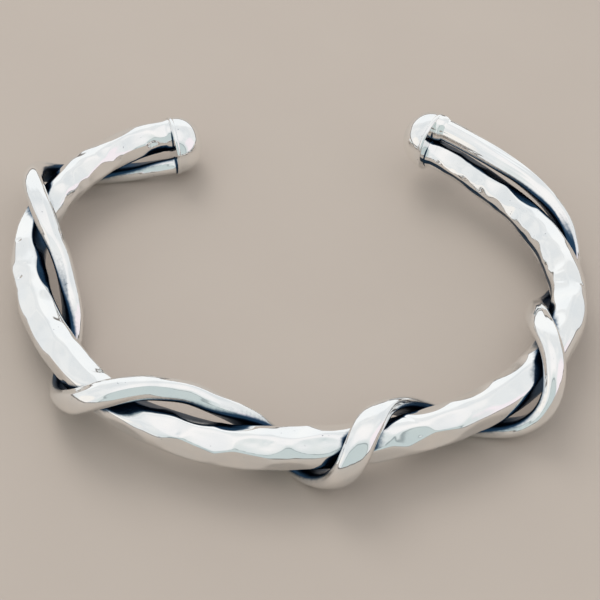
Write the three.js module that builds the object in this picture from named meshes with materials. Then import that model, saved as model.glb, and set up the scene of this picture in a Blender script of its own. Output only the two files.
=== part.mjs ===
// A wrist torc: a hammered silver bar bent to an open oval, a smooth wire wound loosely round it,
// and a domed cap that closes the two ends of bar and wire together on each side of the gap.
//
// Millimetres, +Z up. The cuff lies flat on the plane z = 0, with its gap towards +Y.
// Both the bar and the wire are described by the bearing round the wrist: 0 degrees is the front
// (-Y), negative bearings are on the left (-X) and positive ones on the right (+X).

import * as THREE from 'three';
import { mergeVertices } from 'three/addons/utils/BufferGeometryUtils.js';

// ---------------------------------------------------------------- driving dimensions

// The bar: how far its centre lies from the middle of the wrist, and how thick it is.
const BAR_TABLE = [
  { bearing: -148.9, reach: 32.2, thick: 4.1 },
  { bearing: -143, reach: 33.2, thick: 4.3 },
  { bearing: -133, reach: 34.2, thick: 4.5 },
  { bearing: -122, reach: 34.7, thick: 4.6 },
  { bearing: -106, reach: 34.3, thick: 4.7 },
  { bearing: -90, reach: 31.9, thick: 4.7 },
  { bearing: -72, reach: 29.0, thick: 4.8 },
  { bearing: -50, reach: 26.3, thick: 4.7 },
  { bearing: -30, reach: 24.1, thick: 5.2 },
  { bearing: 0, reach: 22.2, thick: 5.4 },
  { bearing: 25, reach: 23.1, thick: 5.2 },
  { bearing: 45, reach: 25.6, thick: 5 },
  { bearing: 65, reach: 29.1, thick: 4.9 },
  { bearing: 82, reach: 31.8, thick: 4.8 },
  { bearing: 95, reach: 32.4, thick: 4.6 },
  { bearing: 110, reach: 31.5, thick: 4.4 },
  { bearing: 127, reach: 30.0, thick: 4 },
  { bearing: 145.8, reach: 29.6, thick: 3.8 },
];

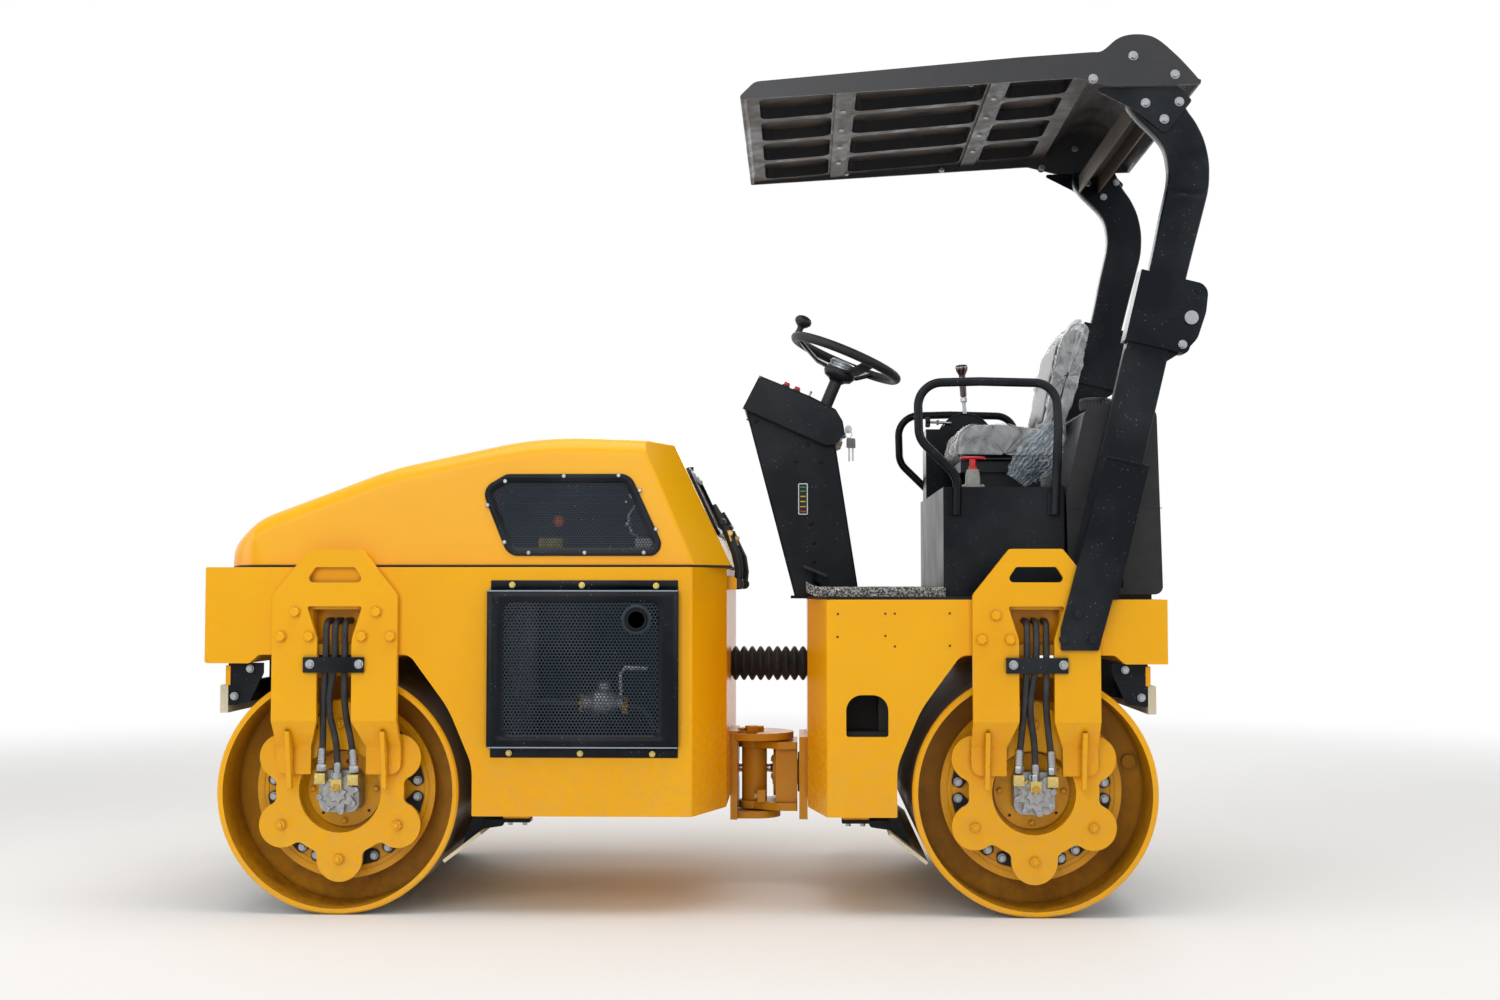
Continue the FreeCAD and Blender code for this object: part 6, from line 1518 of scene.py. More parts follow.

+++

## EXERCISE DESCRIPTION
All of the entries above need to be reproduced exactly.

## FINISHED EXERCISE
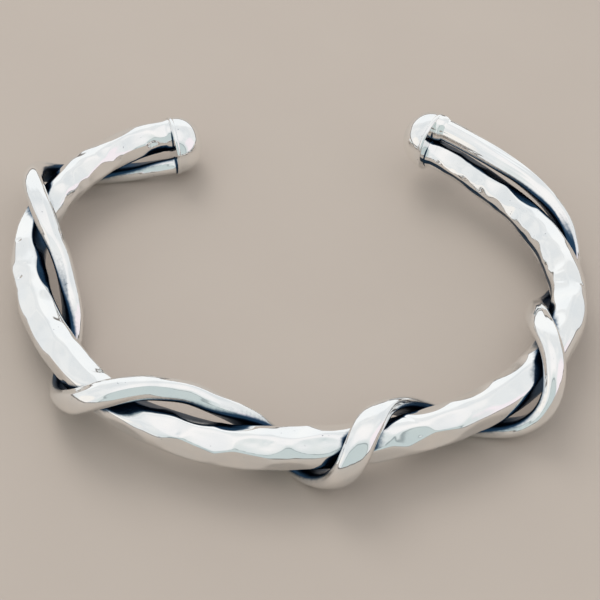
Write the three.js module that builds the object in this picture from named meshes with materials. Then import that model, saved as model.glb, and set up the scene of this picture in a Blender script of its own. Output only the two files.
=== part.mjs ===
// A wrist torc: a hammered silver bar bent to an open oval, a smooth wire wound loosely round it,
// and a domed cap that closes the two ends of bar and wire together on each side of the gap.
//
// Millimetres, +Z up. The cuff lies flat on the plane z = 0, with its gap towards +Y.
// Both the bar and the wire are described by the bearing round the wrist: 0 degrees is the front
// (-Y), negative bearings are on the left (-X) and positive ones on the right (+X).

import * as THREE from 'three';
import { mergeVertices } from 'three/addons/utils/BufferGeometryUtils.js';

// ---------------------------------------------------------------- driving dimensions

// The bar: how far its centre lies from the middle of the wrist, and how thick it is.
const BAR_TABLE = [
  { bearing: -148.9, reach: 32.2, thick: 4.1 },
  { bearing: -143, reach: 33.2, thick: 4.3 },
  { bearing: -133, reach: 34.2, thick: 4.5 },
  { bearing: -122, reach: 34.7, thick: 4.6 },
  { bearing: -106, reach: 34.3, thick: 4.7 },
  { bearing: -90, reach: 31.9, thick: 4.7 },
  { bearing: -72, reach: 29.0, thick: 4.8 },
  { bearing: -50, reach: 26.3, thick: 4.7 },
  { bearing: -30, reach: 24.1, thick: 5.2 },
  { bearing: 0, reach: 22.2, thick: 5.4 },
  { bearing: 25, reach: 23.1, thick: 5.2 },
  { bearing: 45, reach: 25.6, thick: 5 },
  { bearing: 65, reach: 29.1, thick: 4.9 },
  { bearing: 82, reach: 31.8, thick: 4.8 },
  { bearing: 95, reach: 32.4, thick: 4.6 },
  { bearing: 110, reach: 31.5, thick: 4.4 },
  { bearing: 127, reach: 30.0, thick: 4 },
  { bearing: 145.8, reach: 29.6, thick: 3.8 },
];

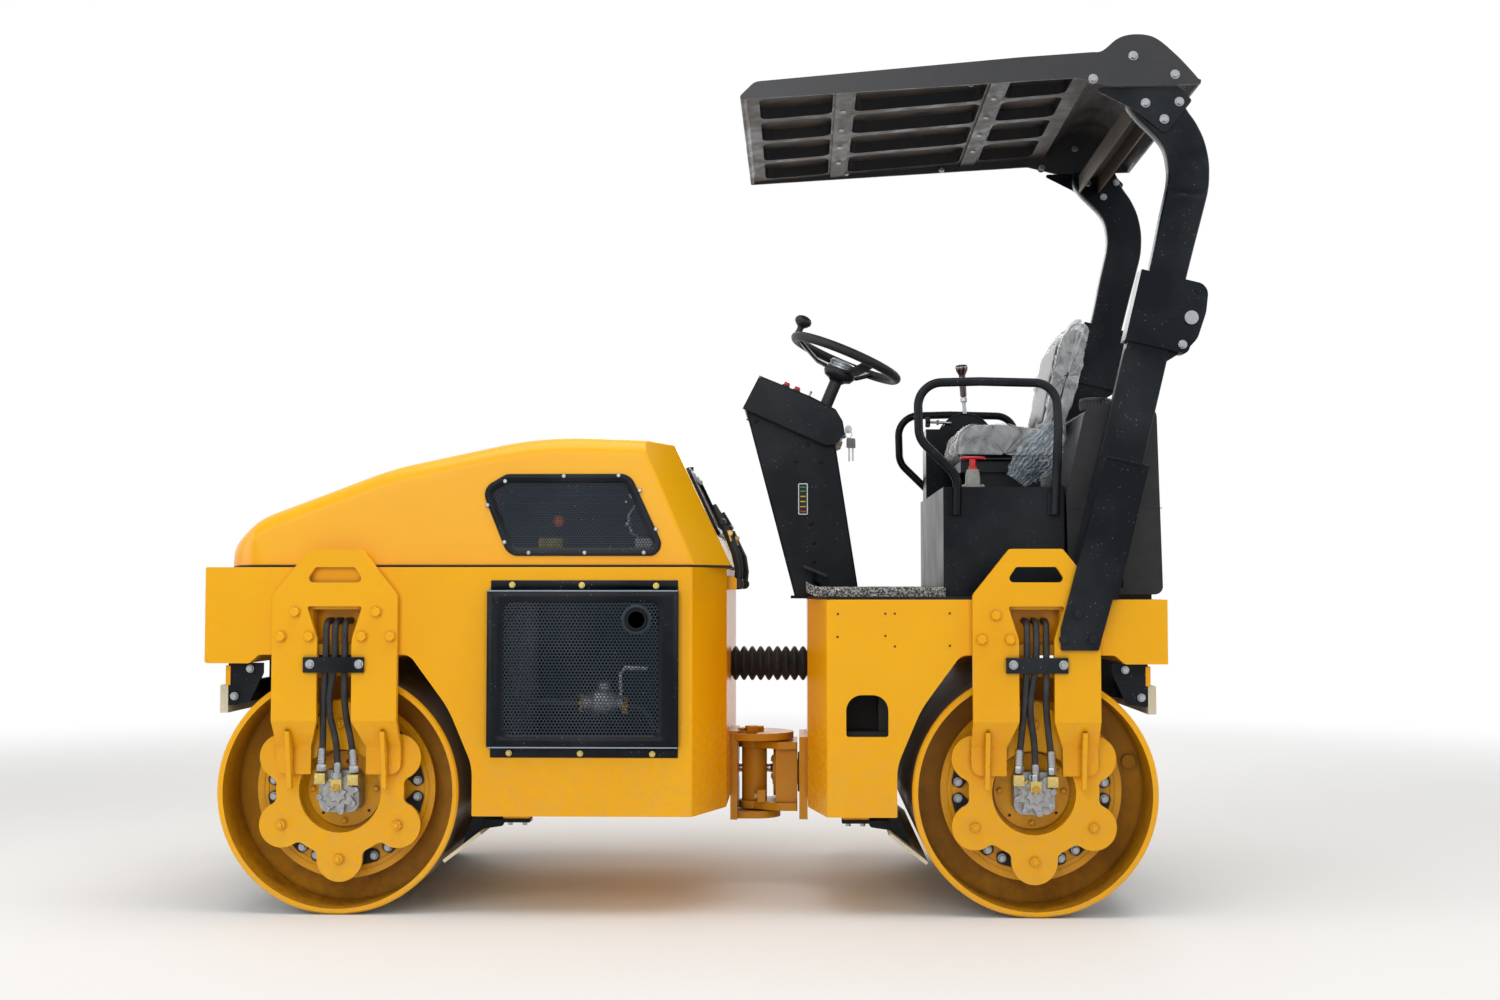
Continue the FreeCAD and Blender code for this object: part 6, from line 1518 of scene.py. More parts follow.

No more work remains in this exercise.